Start SUPPLIED DATA

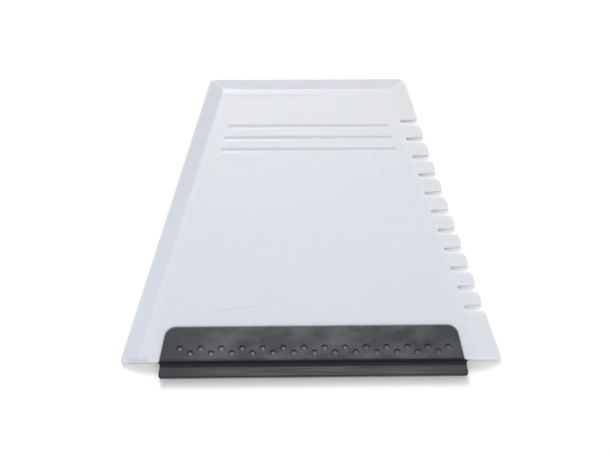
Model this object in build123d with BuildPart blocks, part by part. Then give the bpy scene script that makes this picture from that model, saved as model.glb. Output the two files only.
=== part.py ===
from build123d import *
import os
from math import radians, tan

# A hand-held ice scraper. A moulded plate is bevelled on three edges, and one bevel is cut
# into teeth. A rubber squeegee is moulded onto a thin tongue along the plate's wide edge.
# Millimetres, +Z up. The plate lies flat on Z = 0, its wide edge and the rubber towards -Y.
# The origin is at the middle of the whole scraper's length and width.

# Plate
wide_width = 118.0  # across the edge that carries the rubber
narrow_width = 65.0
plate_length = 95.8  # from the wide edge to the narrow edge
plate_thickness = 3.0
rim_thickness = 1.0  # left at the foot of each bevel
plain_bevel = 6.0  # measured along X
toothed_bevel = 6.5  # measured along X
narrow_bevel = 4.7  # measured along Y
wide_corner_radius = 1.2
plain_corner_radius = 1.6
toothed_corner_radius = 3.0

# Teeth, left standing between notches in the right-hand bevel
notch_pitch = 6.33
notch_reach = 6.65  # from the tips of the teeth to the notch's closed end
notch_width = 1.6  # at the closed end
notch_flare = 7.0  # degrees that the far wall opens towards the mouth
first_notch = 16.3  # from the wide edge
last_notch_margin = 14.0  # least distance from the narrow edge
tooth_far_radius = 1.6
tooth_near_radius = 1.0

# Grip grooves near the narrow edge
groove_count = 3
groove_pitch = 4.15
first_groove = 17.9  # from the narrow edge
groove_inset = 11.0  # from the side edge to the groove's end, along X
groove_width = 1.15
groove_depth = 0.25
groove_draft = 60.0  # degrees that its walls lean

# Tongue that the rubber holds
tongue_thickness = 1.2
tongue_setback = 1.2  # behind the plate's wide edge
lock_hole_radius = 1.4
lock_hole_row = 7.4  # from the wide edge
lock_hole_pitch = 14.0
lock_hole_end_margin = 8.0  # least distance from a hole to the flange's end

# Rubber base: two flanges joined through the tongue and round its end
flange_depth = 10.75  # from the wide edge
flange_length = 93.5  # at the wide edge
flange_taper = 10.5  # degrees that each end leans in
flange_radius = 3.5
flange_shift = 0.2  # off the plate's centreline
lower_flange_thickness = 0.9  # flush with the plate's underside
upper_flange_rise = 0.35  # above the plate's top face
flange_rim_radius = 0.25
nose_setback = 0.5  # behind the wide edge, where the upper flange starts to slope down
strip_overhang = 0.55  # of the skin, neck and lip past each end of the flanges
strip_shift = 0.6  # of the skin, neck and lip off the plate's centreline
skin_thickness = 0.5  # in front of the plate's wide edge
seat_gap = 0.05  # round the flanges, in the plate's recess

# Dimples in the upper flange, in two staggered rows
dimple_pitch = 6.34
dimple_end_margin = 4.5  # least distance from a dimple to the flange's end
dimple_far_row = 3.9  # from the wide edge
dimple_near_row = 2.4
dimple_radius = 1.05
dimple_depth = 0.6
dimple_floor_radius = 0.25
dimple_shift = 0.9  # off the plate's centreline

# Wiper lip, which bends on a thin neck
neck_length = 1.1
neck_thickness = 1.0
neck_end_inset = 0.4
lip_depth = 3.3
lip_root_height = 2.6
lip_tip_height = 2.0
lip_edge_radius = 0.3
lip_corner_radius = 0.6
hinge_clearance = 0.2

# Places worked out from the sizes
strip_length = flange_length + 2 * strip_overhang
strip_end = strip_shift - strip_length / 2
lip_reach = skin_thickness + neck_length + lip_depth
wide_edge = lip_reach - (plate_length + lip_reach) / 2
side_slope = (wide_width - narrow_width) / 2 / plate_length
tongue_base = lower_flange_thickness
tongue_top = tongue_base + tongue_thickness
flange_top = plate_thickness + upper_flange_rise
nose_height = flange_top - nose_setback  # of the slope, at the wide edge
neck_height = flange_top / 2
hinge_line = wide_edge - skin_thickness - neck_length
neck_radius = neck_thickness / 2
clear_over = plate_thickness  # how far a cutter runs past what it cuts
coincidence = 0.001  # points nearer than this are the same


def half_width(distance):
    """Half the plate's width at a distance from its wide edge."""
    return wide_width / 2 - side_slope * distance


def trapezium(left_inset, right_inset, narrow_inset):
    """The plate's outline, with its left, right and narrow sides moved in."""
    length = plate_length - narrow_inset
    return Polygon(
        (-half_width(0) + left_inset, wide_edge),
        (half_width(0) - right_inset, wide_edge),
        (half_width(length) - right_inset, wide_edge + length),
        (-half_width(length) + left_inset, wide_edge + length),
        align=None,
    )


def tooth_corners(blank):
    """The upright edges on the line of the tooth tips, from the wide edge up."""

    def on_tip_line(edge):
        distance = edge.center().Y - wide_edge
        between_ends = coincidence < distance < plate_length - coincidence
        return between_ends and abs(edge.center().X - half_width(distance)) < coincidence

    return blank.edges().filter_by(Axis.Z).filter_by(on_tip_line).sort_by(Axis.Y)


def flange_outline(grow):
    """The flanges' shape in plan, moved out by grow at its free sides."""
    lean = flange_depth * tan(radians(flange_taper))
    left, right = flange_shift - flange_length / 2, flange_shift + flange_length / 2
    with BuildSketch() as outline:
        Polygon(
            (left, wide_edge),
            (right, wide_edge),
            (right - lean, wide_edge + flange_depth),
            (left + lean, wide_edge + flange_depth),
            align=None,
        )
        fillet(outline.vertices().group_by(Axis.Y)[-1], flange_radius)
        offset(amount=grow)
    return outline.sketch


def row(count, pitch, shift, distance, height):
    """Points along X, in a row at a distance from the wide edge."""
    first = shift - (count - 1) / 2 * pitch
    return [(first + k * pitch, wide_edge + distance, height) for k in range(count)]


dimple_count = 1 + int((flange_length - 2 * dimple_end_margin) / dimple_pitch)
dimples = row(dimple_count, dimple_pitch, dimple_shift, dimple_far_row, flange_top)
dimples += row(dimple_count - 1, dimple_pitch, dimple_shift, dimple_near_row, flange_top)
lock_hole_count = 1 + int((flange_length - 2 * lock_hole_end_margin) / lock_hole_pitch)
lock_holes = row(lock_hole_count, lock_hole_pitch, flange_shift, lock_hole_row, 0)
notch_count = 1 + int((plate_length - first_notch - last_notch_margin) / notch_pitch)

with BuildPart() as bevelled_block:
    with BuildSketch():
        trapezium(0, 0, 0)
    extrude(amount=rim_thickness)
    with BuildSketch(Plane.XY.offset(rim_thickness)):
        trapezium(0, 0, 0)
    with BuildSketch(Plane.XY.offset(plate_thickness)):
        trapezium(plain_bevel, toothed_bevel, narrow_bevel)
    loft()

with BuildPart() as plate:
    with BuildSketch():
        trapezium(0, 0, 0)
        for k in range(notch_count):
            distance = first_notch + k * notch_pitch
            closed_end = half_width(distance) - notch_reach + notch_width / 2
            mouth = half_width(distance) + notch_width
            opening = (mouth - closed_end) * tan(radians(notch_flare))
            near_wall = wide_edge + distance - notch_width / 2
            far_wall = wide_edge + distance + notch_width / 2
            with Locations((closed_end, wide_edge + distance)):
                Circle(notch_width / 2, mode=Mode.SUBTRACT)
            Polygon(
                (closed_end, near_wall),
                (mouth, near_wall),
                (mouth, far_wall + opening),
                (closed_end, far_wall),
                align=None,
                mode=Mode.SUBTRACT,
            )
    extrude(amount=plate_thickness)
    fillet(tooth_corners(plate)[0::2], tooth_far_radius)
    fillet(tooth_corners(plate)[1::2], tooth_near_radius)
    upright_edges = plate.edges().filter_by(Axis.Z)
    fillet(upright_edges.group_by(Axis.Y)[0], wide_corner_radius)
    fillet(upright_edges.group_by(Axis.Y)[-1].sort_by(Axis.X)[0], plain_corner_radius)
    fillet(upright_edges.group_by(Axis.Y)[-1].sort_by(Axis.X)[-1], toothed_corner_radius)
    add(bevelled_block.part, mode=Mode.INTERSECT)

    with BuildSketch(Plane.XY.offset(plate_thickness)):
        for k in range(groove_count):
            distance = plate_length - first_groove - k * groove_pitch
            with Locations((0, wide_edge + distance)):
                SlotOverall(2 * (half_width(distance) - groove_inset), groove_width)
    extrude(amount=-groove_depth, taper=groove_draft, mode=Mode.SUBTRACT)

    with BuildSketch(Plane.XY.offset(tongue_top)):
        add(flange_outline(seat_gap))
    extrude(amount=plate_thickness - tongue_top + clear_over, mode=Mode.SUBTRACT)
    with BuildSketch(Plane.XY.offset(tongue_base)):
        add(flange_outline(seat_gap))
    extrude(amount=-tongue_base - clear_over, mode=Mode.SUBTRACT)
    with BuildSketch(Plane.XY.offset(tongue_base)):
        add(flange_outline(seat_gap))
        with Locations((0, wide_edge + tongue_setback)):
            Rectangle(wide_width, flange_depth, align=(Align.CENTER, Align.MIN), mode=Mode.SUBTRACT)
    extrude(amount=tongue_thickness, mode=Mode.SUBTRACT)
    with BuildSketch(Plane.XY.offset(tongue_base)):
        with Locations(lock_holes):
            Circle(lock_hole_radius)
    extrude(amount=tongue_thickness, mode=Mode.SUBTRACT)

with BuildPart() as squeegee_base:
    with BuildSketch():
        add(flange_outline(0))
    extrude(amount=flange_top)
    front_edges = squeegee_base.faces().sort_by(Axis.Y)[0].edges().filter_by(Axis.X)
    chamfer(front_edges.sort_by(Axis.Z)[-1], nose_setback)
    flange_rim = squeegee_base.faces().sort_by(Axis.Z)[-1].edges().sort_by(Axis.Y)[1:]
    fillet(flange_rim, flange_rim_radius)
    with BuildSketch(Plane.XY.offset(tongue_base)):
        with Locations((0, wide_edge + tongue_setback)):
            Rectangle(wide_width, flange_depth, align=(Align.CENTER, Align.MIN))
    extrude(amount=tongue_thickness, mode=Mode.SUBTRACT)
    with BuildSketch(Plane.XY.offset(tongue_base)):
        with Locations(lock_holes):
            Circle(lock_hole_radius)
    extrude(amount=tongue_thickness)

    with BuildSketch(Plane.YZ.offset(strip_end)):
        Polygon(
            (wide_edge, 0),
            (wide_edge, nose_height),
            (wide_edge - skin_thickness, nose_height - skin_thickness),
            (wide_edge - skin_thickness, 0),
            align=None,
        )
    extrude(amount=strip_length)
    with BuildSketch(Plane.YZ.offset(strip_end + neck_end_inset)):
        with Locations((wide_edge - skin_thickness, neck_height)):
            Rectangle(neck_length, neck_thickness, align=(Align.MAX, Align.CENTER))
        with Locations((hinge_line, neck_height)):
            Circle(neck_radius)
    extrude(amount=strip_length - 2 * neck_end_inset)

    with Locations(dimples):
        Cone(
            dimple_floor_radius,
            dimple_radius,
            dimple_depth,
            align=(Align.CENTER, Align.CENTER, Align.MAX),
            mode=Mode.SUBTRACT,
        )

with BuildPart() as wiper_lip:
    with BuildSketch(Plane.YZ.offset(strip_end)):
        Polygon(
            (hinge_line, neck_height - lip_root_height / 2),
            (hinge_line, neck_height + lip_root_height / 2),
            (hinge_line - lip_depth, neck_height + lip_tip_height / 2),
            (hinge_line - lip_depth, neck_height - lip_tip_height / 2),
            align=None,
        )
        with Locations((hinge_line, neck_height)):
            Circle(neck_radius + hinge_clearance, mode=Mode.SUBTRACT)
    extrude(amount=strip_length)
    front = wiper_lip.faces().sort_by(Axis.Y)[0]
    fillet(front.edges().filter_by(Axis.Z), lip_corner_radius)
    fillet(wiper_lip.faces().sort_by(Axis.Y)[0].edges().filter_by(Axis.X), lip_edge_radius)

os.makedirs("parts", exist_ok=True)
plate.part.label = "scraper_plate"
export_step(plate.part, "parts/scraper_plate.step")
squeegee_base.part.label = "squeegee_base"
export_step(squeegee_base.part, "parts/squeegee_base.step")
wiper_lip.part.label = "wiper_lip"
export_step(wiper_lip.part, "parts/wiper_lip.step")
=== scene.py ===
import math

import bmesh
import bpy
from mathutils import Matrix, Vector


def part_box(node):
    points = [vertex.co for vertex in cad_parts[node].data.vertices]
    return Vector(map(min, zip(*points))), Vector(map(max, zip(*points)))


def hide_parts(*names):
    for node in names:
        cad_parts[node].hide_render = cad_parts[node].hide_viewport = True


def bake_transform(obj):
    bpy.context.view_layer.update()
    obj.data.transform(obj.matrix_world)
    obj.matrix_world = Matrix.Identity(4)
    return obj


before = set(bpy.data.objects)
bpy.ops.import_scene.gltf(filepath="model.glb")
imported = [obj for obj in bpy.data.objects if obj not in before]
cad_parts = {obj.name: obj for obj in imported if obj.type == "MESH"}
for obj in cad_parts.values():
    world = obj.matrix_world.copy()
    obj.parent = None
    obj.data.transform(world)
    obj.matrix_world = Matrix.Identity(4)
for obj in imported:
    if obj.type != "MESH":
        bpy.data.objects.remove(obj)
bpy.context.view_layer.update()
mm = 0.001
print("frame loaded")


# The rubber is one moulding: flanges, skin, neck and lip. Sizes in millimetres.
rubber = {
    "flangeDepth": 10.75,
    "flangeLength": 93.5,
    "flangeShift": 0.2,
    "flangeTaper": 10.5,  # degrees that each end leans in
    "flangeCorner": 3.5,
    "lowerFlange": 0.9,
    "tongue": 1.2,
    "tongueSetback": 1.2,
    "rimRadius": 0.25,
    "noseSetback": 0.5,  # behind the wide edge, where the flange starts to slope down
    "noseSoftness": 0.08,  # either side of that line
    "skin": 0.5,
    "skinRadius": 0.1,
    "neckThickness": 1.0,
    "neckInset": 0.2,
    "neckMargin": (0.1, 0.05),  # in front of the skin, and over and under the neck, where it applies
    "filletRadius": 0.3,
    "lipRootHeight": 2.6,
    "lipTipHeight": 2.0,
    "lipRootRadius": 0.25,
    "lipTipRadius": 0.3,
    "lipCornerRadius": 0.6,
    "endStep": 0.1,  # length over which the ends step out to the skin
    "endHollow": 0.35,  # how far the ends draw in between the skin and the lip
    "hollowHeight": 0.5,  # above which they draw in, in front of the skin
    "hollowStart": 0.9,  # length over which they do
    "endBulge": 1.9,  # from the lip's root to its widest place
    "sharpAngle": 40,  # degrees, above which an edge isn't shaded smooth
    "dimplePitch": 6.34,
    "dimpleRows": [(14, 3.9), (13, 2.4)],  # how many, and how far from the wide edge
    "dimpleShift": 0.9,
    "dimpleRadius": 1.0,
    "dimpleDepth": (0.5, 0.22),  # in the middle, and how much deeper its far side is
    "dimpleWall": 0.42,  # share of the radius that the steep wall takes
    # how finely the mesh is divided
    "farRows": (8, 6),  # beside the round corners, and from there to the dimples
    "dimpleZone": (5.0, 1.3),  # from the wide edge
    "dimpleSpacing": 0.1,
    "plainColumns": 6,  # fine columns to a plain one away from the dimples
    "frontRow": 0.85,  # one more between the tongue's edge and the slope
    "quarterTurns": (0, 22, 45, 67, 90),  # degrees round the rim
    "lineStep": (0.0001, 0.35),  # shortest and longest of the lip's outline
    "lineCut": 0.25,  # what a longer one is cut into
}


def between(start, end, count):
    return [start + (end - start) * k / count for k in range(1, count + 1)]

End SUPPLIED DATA

Out of the data above, set down the lines from the one with "front = wiper_lip.faces().sort_by(Axis.Y)[0]" to the one with "for node in", both included, exactly as written and with no additions.

### SOLUTION TO THE PROBLEM
    front = wiper_lip.faces().sort_by(Axis.Y)[0]
    fillet(front.edges().filter_by(Axis.Z), lip_corner_radius)
    fillet(wiper_lip.faces().sort_by(Axis.Y)[0].edges().filter_by(Axis.X), lip_edge_radius)

os.makedirs("parts", exist_ok=True)
plate.part.label = "scraper_plate"
export_step(plate.part, "parts/scraper_plate.step")
squeegee_base.part.label = "squeegee_base"
export_step(squeegee_base.part, "parts/squeegee_base.step")
wiper_lip.part.label = "wiper_lip"
export_step(wiper_lip.part, "parts/wiper_lip.step")
=== scene.py ===
import math

import bmesh
import bpy
from mathutils import Matrix, Vector


def part_box(node):
    points = [vertex.co for vertex in cad_parts[node].data.vertices]
    return Vector(map(min, zip(*points))), Vector(map(max, zip(*points)))


def hide_parts(*names):
    for node in names:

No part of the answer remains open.